One Hundred Years of Solitude
Hearing that I hadn’t read any of Gabriel García Márquez’s work, when his death was announced, a friend kindly bought me this, as he had Wolf Hall. Clearly, he knows what’s good for me.
This twentieth century classic in the magical realist tradition was my first foray into the realm, unless Calvino’s If On A Winter’s Night A Traveller counts.
I urge you not to wait as long as I have, but to throw yourself into the story of the Buendía family across six generations and their doomed trajectory intertwined with that of Macondo, their near utopian village soon despoiled by the industrial revolution. For all that it’s a translation, Gregory Rabassa has rendered the original prose into something surely as fizzing and gorgeous as the original:
“…he left his accumulated grief behind and found Remedios changed into a swamp without horizons, smelling of raw animal and recently ironed clothes.”
“He (Melquíades) went from house to house dragging two metal ingots and everybody was amazed to see pots, pans, tongs and braziers tumble down from their places…”Things have a life of their own,” the gypsy proclaimed with a harsh accent. “It’s simply a matter of waking up their souls.”
Thus Melquíades first appears to José Arcadio Buendía and his wife (and for me the keel of the whole novel) Úrsula. The family are the heart of Macondo, the principle family, and soon their wealth builds them a house that itself reflects and anchors the emotional and nihilistic journeys of their offspring. With the railroad and then a banana plantation, ‘civilisation’ comes to Macondo, and it grows, whorehouses and schools and all manner of industry, and soon civil war.
As the generations progress, from their first children, Colonel Aureliano Buendía, Amaranta and José Arcadio (jnr), through all the Aurelianos and Josés and Amarantas, each seems somehow fated to varying extremes of self-loathing, lust, greed, insanity and above all, infusing all, passion.

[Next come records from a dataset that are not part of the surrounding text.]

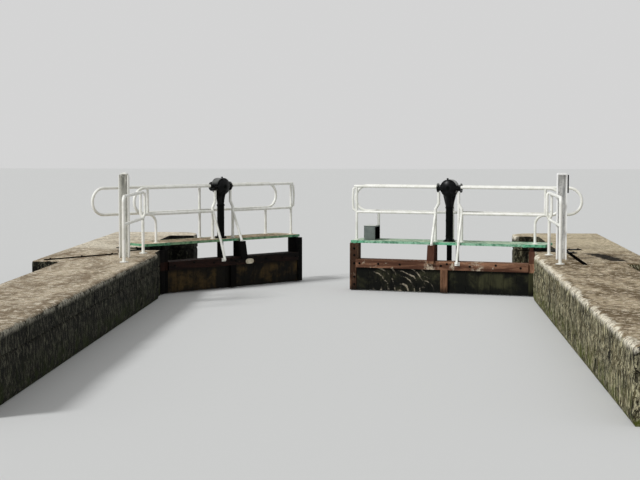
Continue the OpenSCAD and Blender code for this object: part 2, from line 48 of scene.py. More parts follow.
joints = {j["name"]: j for j in frame["joints"]}
sides = {"left": -1, "right": 1}
print("frame loaded:", len(nodes), "nodes")

# places that several pieces share: a leaf's are in its own frame, the lock's in the row frame
leaf = {
    "angle": {"left": 47.5, "right": 17.0},
    "railFace": 0.135,          # downstream face of the top rail
    "railBack": 0.11,
    "railTop": 0.462,
    "railUnder": 0.344,
    "deckTop": 0.735,
    "deckEnd": 2.8355,
    "gearX": 1.385,
    "gearY": 0.158,
}
lock = {
    "faceX": 2.6,
    "copingTop": 0.65,
    "copingUnder": 0.43,
    "gateY": 2.325,
}


def mirrored(side):
    # the right side is the mirror of the left
    return Matrix.Scale(-1, 4, (1, 0, 0)) if side == "right" else Matrix.Identity(4)


def leafFrame(side):
    # x from the pivot to the mitre, y upstream, z up
    pivot = Vector(joints[side + "_gate"]["pos_m"])
    turn = Matrix.Rotation(math.radians(leaf["angle"][side]), 4, "Z")
    return Matrix.Translation(pivot) @ mirrored(side) @ turn


def bankFrame(side):
    # x = 0 on the wall face, negative into the bank, y = 0 at the quoin edge
    return mirrored(side) @ Matrix.Translation((-lock["faceX"], lock["gateY"], 0))


def tint(r, g, b):
    # a colour as the eye reads it, 0 to 255, on the shader's own scale
    def one(v):
        v = v / 255
        return v / 12.92 if v <= 0.04045 else ((v + 0.055) / 1.055) ** 2.4
    return (one(r), one(g), one(b), 1.0)


def startFinish(name, rough, sheen=0.2, metal=0.0):
    mat = bpy.data.materials.new(name)
    mat.use_nodes = True
    tree = mat.node_tree
    shader = tree.nodes["Principled BSDF"]
    shader.inputs["Roughness"].default_value = rough
    shader.inputs["Metallic"].default_value = metal
    shader.inputs["Specular IOR Level"].default_value = sheen
    return mat, tree, shader


def endFinish(mat, tree, shader, colour, height, depth, strength=0.9):
    # wires the colour, and the relief of the given depth in metres
    tree.links.new(colour, shader.inputs["Base Color"])
    bump = tree.nodes.new("ShaderNodeBump")
    bump.inputs["Strength"].default_value = strength
    bump.inputs["Distance"].default_value = depth
    tree.links.new(height, bump.inputs["Height"])
    tree.links.new(bump.outputs["Normal"], shader.inputs["Normal"])
    return mat


def setOrWire(tree, socket, value):
    if isinstance(value, bpy.types.NodeSocket):
        tree.links.new(value, socket)
    else:
        socket.default_value = value


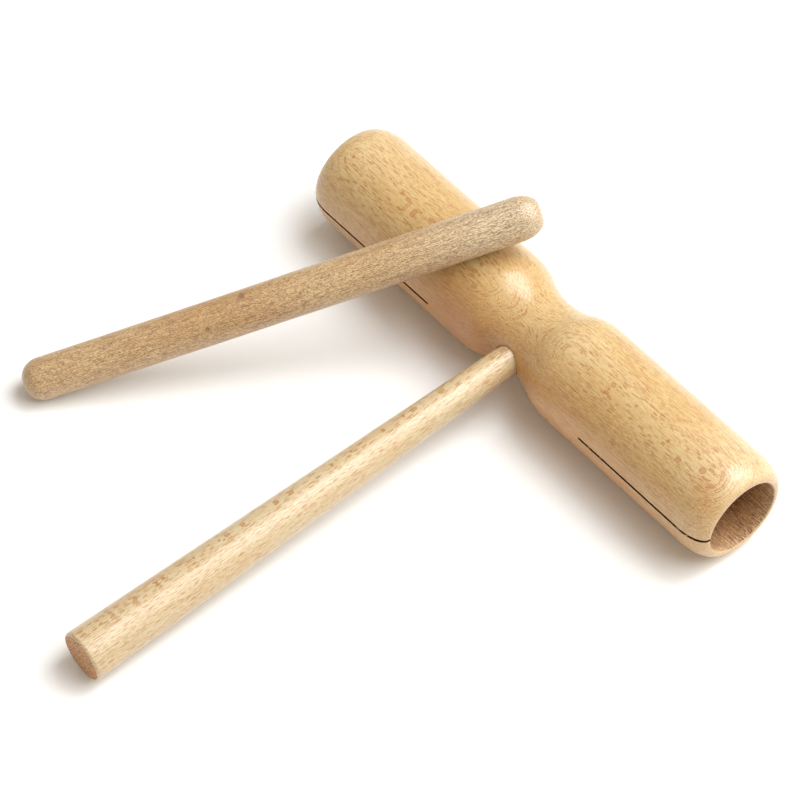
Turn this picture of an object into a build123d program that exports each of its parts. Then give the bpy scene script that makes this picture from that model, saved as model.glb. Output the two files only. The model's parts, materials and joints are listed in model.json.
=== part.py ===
"""Two-tone tubular wood block on a turned handle, with its loose beater.

One piece of beech is turned to two round tubes with a slim waist between them. Each tube is
bored from its own end, to its own depth, and sawn open along one side, so that the two ends
sound two notes. A tapered handle is glued into a hole in the waist, and a plain rounded stick
is the beater.

Millimetres, +Z up. The origin is where the tubes' axis meets the handle's axis. +X points out
of the high-toned mouth and the handle runs towards -Y. Everything lies on the level
Z = -tube_radius: the tubes on their sides, the handle on the rim of its butt, and the beater
with one end on that level and the other leaning across the top of the low-toned tube.
"""

import os
from math import asin, atan2, cos, degrees, hypot, radians, sin, sqrt, tan

from build123d import *

# Sound block, turned in one piece
tube_radius = 20.0
high_reach = 102.1  # from the handle's axis to the high-toned mouth
low_reach = 103.4  # and to the low-toned mouth
waist_radius = 15.3
waist_curve = 30.4  # radius of the hollow along the waist
shoulder_curve = 24.0  # radius of the swell from the waist up to each tube
mouth_round_length = 10.3  # each mouth is rounded over as a quarter ellipse
mouth_round_depth = 4.7

# Bores
bore_radius = 14.5
high_bore_bottom = 40.0  # both from the handle's axis
low_bore_bottom = 35.0
mouth_break = 0.3  # the sharp edge taken off each bore's rim

# Saw kerfs, each through one wall only
kerf_width = 1.0
kerf_depth = 7.5  # from the tube's outside, through its wall
saw_radius = 30.0  # the saw disc leaves its own curve at the blind end
high_kerf_start = 41.5  # blind end on the tube's outside, from the handle's axis
low_kerf_start = 36.8
high_kerf_offset = 0.6  # above the plane of the two axes
low_kerf_offset = -0.8
low_kerf_skew = 0.5  # degrees by which the low kerf wanders down towards its mouth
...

Passions rule this novel, the magical realism amplifying the periods of bitter poverty and Gatsby-esque wealth and ennui, and make it a wild and compelling tale as the family’s generations spiral in their various ways out of control, with runaways, step-children, and an actual angel growing up in Úrsula’s house; Úrsula, at the heart of it, keeping the gyre from its widening for as long as she has strength, a superhuman stoic and the counterpoint that stops the novel from dissolving. Through it also, Melquíades’s secrets in his books and his notes, left for decades in the room he had once occupied for a time. These secrets puzzle generations of the Buendía men, drawn like their ancestor José to all things alchemical and occult. Their unravelling is integral to the book’s visceral and shocking ending.
I can say little else for spoilers. It is a masterpiece of course, as rich a tale of humanity’s excess as I’ve read, a defining statement on the savagery of love.